MUHAMMADIYAH.OR.ID, YOGYAKARTA – Ketua Pimpinan Pusat Muhammadiyah, Syamsul Anwar, memberikan sambutan dalam acara Halaqah Nasional Kalender Hijriah Global Tunggal (KHGT) yang diselenggarakan oleh Majelis Tarjih dan Tajdid PP Muhammadiyah di Yogyakarta pada Sabtu (19/04).
Dalam sambutannya, Syamsul menekankan pentingnya pengkajian berkelanjutan terhadap konsep kalender Hijriah global untuk menghadapi tantangan teknis dan syar’i yang kompleks.
Syamsul menyampaikan bahwa Majelis Tarjih telah menyiapkan konsep awal kalender Hijriah global, namun diperlukan pengkajian yang lebih mendalam dan berkesinambungan.

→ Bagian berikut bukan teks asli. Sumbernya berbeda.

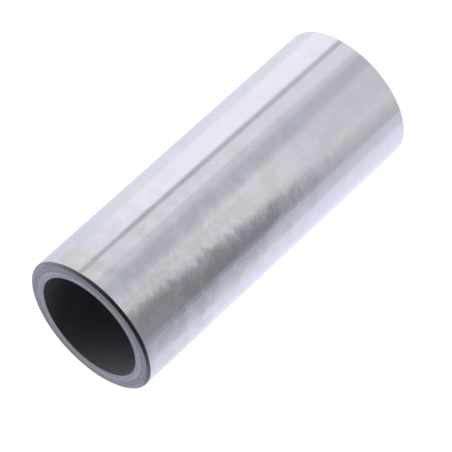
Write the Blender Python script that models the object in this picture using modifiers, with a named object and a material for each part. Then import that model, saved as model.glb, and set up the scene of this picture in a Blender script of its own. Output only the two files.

“Saya menyarankan kepada Ketua Majelis Tarjih dan Tajdid agar membentuk tim khusus kalender yang terus-menerus mengkaji berbagai aspek kemungkinan kalender tersebut,” ujarnya.
Tim ini diharapkan terdiri dari dua elemen utama, yaitu ahli astronomi dan ahli syariah, untuk memastikan pendekatan yang seimbang antara sains dan hukum Islam.
Menurut Syamsul, kompleksitas parameter kalender Hijriah global terletak pada ketidakpastian beberapa kriteria, seperti garis batas tanggal internasional yang tidak lurus dan bergantung pada kesepakatan antarnegara.
“Garis batas tanggal secara teori adalah 180 derajat, tetapi dalam praktik tidak demikian karena tidak ada undang-undang internasional yang mengaturnya, hanya kesepakatan,” jelasnya.
Ia mencontohkan negara-negara di sekitar garis batas tanggal yang sering berpindah antara zona Timur dan Barat, seperti yang terjadi di beberapa wilayah Pasifik, sehingga memengaruhi penentuan awal bulan Hijriah.
Syamsul juga mengusulkan solusi praktis untuk mengatasi masalah garis pantai yang tidak seragam, yang kerap menyulitkan penentuan batas wilayah dalam kriteria imkanu rukyat (kemungkinan melihat hilal).
“Daripada menggunakan garis pantai yang miring, lebih baik menggunakan garis bujur yang eksak, misalnya garis bujur sekian, agar lebih praktis,” katanya.
Usulan ini pernah disampaikannya kepada tim pengembang kalender, dengan harapan dapat menyederhanakan penentuan kalender di wilayah-wilayah kritis.
Lebih lanjut, Syamsul menyoroti tantangan dalam penentuan kalender di zona ujung Barat, seperti wilayah Amerika, di mana parameter imkanu rukyat mungkin terpenuhi setelah tengah malam.
Hal ini memunculkan kebutuhan akan kriteria tambahan, seperti waktu ijtima (konjungsi) sebelum fajar di wilayah seperti Selandia Baru atau keterlihatan hilal hingga daratan Amerika. “Di zona ujung Barat, penentuan kalender menjadi kritis karena area visibilitas hilal sangat kecil, baik dengan mata telanjang maupun alat optik,” ungkapnya.
Syamsul juga memuji peran Universitas Ahmad Dahlan (UAD) yang memiliki Pusat Astronomi (Pastron) dan Fakultas Eksakta, khususnya jurusan Fisika. “Ini menjadi kekuatan Muhammadiyah dalam mendukung kajian kalender, baik dari sisi sains maupun syariah,” katanya sekaligus menyarankan agar tim kalender dapat memanfaatkan fasilitas ini.
Dalam konteks global, Syamsul mengacu pada putusan Konferensi Islam tahun 2016 di Turki yang mewajibkan penyatuan kalender Islam dengan dua tujuan utama: pembaharuan Islam dan menjaga citra positif dunia Islam di mata internasional.
“Halaqah ini sangat penting untuk mencermati kembali jadwal tanggal yang sudah dibuat, apakah sudah tepat atau masih ada aspek kritis yang perlu diperbaiki,” tegasnya.
Syamsul mengapresiasi kepada Majelis Tarjih atas inisiatifnya menyelenggarakan halaqah yang strategis ini. Ia berharap kegiatan ini menghasilkan langkah konkret menuju kalender Hijriah global yang lebih akurat dan diterima secara luas.